Editor’s Note: This is the latest installment in Emily Potts’ inspirational series (previously called “Design Links”). Every other week she features three artists whose work offers fresh, fun, and stimulating creative inspiration. Each artist picks the next link—someone who personally inspires him/her. Check out the previous part in the series, featuring Laura Park, Wendy MacNaughton & Julia Rothman.
Julia Rothman is inspired by …
Jenny is always interested in learning more. It drives her to research all kinds of things—whether it’s a weird plant, another culture, or a new recipe she wants to try. She is constantly sharing fascinating science news, artists she discovered, and stories from books she’s reading. I think this interest in the world informs her design work, which focuses on a strong concept and uses a variety of techniques and mediums. Sometimes she has an idea, but doesn’t know how to execute it. While most people would change direction or give up on an idea, Jenny will set out to learn how to make it happen. I experienced it recently when she created a website for Wendy MacNaughton and me – an open directory called Women Who Draw. Her simple clean design wasn’t easy to program, but she took hours of time to figure it out and make it work the way we imagined. Aside from that she is humble and generous, which I benefited from in our many collaborative projects.
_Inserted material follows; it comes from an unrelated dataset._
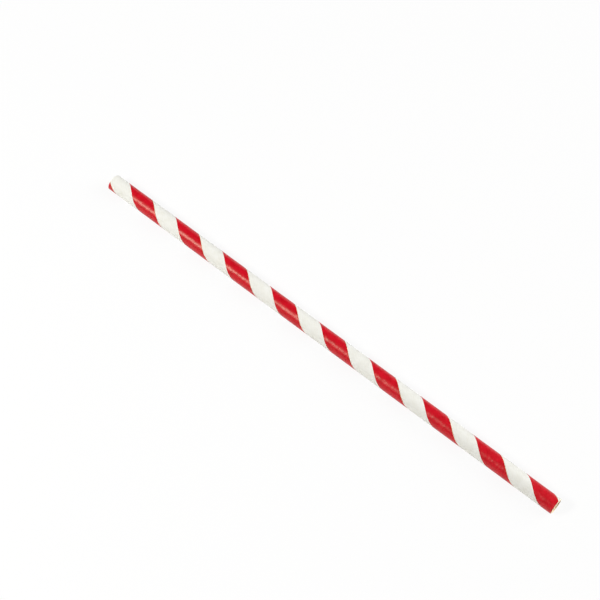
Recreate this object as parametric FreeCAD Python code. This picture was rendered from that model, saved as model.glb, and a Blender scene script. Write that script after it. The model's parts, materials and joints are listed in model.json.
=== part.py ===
import FreeCAD, Part
import math
import os

# A paper drinking straw. Three plies of paper tape are wound in a spiral round a mandrel,
# glued to each other and cut to length, so the finished tube is one piece.
# The turns of a ply lie edge to edge. The butt seam of the outer ply and the one of the
# inner ply stay open as fine spiral grooves, one ply deep.
# The outer tape is printed red along one edge, so the tube carries a red spiral field.
# The straw lies on its side along +X, and the origin is at the middle of its underside.

# Sizes in millimetres and degrees
straw_length = 197.0
bore_diameter = 5.1
ply_thickness = 0.165
ply_count = 3
winding_pitch = 22.2            # along the straw, one turn of the tapes
outer_seam_gap = 0.22           # along the straw, between two turns of the outer ply
inner_seam_gap = 0.22           # the same in the bore
inner_seam_lead = 7.4           # along the straw, from the outer ply's seam to the inner ply's
red_part_of_turn = 0.5          # the rest of the outer ply is white
red_start_angle = 32.5          # at the left end, from the underside towards +Y

# Worked out from those
bore_radius = bore_diameter / 2
inner_ply_radius = bore_radius + ply_thickness
straw_radius = bore_radius + ply_count * ply_thickness
outer_ply_radius = straw_radius - ply_thickness
red_edge = red_part_of_turn * winding_pitch
inner_seam_edge = red_edge + inner_seam_lead

# Limits of the drawing, in millimetres
same_point = 1e-6
sewing_tolerance = 1e-4

# The straw is built standing on the left end, round +Z. A point of a wall is given by
# its angle round the tube in radians and its height, and a seam or the edge of the print
# is a straight line in these two.


def seam_height(angle, lead):
    """height of a spiral line that lies the given lead past the start of the red field"""
    return winding_pitch * (angle - math.radians(red_start_angle)) / (2 * math.pi) + lead


def half_turns(low_lead, high_lead):
    """angles at which a band between two spiral lines is divided, two to a turn"""
    zero = math.radians(red_start_angle)
    first = math.floor(-2 * high_lead / winding_pitch)
    last = math.ceil(2 * (straw_length - low_lead) / winding_pitch)
    return [(zero + math.pi * i, zero + math.pi * (i + 1)) for i in range(first, last)]


def crossing(start, end, level):
    """the point at a height on the line between two points"""
    share = (level - start[1]) / (end[1] - start[1])
    return (start[0] + share * (end[0] - start[0]), level)


def cut_at(points, level, side):
    """the part of a flat outline that lies above (side 1) or below (side -1) a height"""
    kept = []
    for start, end in zip(points, points[1:] + points[:1]):
        if side * (start[1] - level) >= 0:
            kept.append(start)
        if (start[1] - level) * (end[1] - level) < 0:
            kept.append(crossing(start, end, level))
    return kept


def without_repeats(points):
    """the points of an outline that differ from the one before them"""
    before = points[-1:] + points[:-1]
    return [p for p, last in zip(points, before) if math.dist(p, last) > same_point]


def trimmed(points):
    """the part of a flat outline or line that lies on the straw"""
    return without_repeats(cut_at(cut_at(points, 0, 1), straw_length, -1))


def curve_on(surface, start, end):
    """edge on a cylinder, straight in angle and height"""
    line = Part.Geom2d.Line2dSegment(FreeCAD.Base.Vector2d(*start), FreeCAD.Base.Vector2d(*end))
    return line.toShape(surface)


def cylinder(radius):
    surface = Part.Cylinder()
    surface.Radius = radius
    return surface


def spiral_band(radius, low_lead, high_lead):
    """faces of the band between two spiral lines, on a cylinder"""
    surface = cylinder(radius)
    faces = []
    for start, end in half_turns(low_lead, high_lead):
        corners = trimmed([
            (start, seam_height(start, low_lead)),
            (end, seam_height(end, low_lead)),
            (end, seam_height(end, high_lead)),
            (start, seam_height(start, high_lead)),
        ])
        if len(corners) < 3:
            continue
        edges = [curve_on(surface, a, b) for a, b in zip(corners, corners[1:] + corners[:1])]
        face = Part.Face(surface, Part.Wire(edges))
        face.validate()
        faces.append(face)
    return faces


def seam_wall(inner_radius, outer_radius, lead):
    """faces of the cut edge of a tape, between two radii"""
    faces = []
    for start, end in half_turns(lead, lead):
        ends = trimmed([(start, seam_height(start, lead)), (end, seam_height(end, lead))])
        if len(ends) < 2:
            continue
        lines = [Part.Wire(curve_on(cylinder(r), *ends)) for r in (inner_radius, outer_radius)]
        faces += Part.makeLoft(lines, False, True).Faces
    return faces


def outside_faces():
    """the printed outside of the tube, with the open seam of the outer ply"""
    seam_end = red_edge + outer_seam_gap
    red_field = spiral_band(straw_radius, 0, red_edge)
    white_field = spiral_band(straw_radius, seam_end, winding_pitch)
    seam_floor = spiral_band(outer_ply_radius, red_edge, seam_end)
    walls = seam_wall(outer_ply_radius, straw_radius, red_edge)
    walls += seam_wall(outer_ply_radius, straw_radius, seam_end)
    return red_field + white_field + seam_floor + walls


def bore_faces():
    """the plain bore, with the open seam of the inner ply"""
    seam_end = inner_seam_edge + inner_seam_gap
    bore = spiral_band(bore_radius, seam_end, inner_seam_edge + winding_pitch)
    seam_floor = spiral_band(inner_ply_radius, inner_seam_edge, seam_end)
    walls = seam_wall(bore_radius, inner_ply_radius, inner_seam_edge)
    walls += seam_wall(bore_radius, inner_ply_radius, seam_end)
    return bore + seam_floor + walls


def sewn(faces):
    shape = Part.makeCompound(faces)
    shape.sewShape(sewing_tolerance)
    return shape


def end_outline(wall, height):
    """closed outline of a wall at one end of the straw"""
    edges = [edge for edge in wall.getFreeEdges().Edges
             if all(abs(v.Z - height) < sewing_tolerance for v in edge.Vertexes)]
    return Part.Wire(Part.__sortEdges__(edges))


def paper_straw():
    """the whole tube, standing on its left end"""
    outside = sewn(outside_faces()).Shells[0]
    bore = sewn(bore_faces()).Shells[0]
    faces = outside.Faces + bore.Faces
    for height in (0, straw_length):
        outlines = [end_outline(wall, height) for wall in (outside, bore)]
        faces.append(Part.makeFace(outlines, "Part::FaceMakerBullseye"))
    return Part.makeSolid(sewn(faces).Shells[0])


def lay_down(solid):
    """turn the tube from +Z to +X, on its side, with the origin under its middle"""
    solid.rotate(FreeCAD.Vector(0, 0, 0), FreeCAD.Vector(0, 1, 0), 90)
    solid.translate(FreeCAD.Vector(-straw_length / 2, 0, straw_radius))
    return solid


os.makedirs("parts", exist_ok=True)
straw = lay_down(paper_straw())
straw.exportStep("parts/straw_tube.step")

tube_volume = math.pi * (straw_radius ** 2 - bore_radius ** 2) * straw_length
print("straw_tube", "valid" if straw.isValid() else "not valid", len(straw.Solids), "solid")
print("volume", round(straw.Volume, 2), "of", round(tube_volume, 2), "mm3 with the seams filled")
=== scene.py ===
import bpy
import json
import math
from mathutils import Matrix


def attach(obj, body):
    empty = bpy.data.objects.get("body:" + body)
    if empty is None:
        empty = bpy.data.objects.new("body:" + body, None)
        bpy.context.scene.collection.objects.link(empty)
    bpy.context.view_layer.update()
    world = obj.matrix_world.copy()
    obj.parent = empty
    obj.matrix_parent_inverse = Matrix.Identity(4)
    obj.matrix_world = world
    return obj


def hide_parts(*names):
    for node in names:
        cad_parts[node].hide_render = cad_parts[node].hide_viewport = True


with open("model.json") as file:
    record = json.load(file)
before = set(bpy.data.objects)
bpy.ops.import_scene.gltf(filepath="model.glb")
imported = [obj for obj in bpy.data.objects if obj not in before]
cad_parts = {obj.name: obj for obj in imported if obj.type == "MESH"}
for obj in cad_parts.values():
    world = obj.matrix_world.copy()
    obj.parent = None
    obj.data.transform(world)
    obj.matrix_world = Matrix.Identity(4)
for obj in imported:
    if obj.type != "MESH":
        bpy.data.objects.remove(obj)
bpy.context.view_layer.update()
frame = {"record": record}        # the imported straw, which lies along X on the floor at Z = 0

mounts = {mount["name"]: mount["dims"] for mount in frame["record"]["mounts"]}
strawLength = mounts["outside"]["length_mm"]
strawRadius = mounts["outside"]["r_mm"]
boreRadius = mounts["bore"]["r_mm"]
millimetre = 0.001        # the straw is drawn in millimetres round X, and brought to metres at the end


def clearSelection():
    if bpy.context.object and bpy.context.object.mode != "OBJECT":
        bpy.ops.object.mode_set(mode="OBJECT")
    bpy.ops.object.select_all(action="DESELECT")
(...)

A few years ago, Jenny gave herself the challenge of redesigning the book covers for each book she read. She reads a lot, so this became a large, ongoing, self-driven project. You can find all her covers on her site, From Cover to Cover. I love how she explored all kinds of materials and media—photocopying, collaging, photographing type through surfaces. The concepts are clever and satisfying. She put some limitations on the project: a three-color palette and only a couple fonts, but then occasionally broke the rules. The result is a collection of engaging and thought-provoking covers that make me want to catch up on reading.
Jenny created the brand identity for a new Chicago restaurant called Giant. In opposition to its name, Giant is a small and contemporary. She played with scale and spacing in the logo, has the type condensed in some places and spread far in others. For the menu, the type is sometimes stacked and other times cropped. She juxtaposed this with beautiful, natural illustrations to hint at the warm, earthy dishes and natural decor. I think it was a beautiful execution that’s both sophisticated and playful.
Jenny Volvovski is inspired by …
Isaac’s work inspires me because of his clever and minimal book cover concepts, as well as his ability to integrate a range of mediums into his work. He is very good at condensing complex ideas into simple solutions, but is also not afraid to make messy and complicated designs, if they are appropriate for the book.
In the world of publishing, really great work sometimes doesn’t make it’s way to the printer, and these covers for a series of Christian Kracht novels are a prime example. I love everything about these: The typography, the limited color palette, the geometric patterns and textures, as well as an overall cohesiveness that ties all the book covers together while maintaining individuality in each one.
Aside from being a book cover designer, Isaac is also a type designer. His typefaces typically start off as lettering for a book title, and then grow into a full alphabet. He is very conscious of the time period and historical context of the books he works on. The Ostia typeface, for example, combines Roman inscriptional proportions and the London Underground finish for a book about Imperial Maps. He then used the skeleton of the typeface and adapted it to books about Greece and Frank Lloyd Wright. I love how much research and specificity goes into creating these, as well as how many of his covers rely on beautiful custom typography.
Isaac Tobin is inspired by …
I’ve been inspired by Edie Fake since we first met in college. It’s been amazing seeing his work develop over the years, and I’m particularly inspired by how he uses formal mastery and invention to create work that is both personal and political.
First off, I have to mention Gaylord Phoenix, Edie’s amazing graphic novel (released in a compiled form by Secret Acres in 2010). It’s a mythic quest of bodily transformation and occult dream-logic, featuring psychedelic bursts of transmogrifying magic, sex, and violence. And there are jokes too. Because Edie drew (and released) the book over seven years, you can see the drawing style and design evolve in step with our protagonist, the Gaylord Phoenix.
More recently, Edie has been making breathtakingly ornate gouache and ink paintings of impossible architectural spaces. These paintings absolutely blow me away. Elegiac and surreal, labored over like devotional icons, they use repeating patterns and gorgeous colors to depict impossible spaces that function as allegories for queer bodies and experiences. I’m inspired by how these paintings manage to convey so much by the way they straddle divides: they are at the same time both flat and dimensional, celebratory and foreboding, trance-like and seizure-inducing, naive and masterful.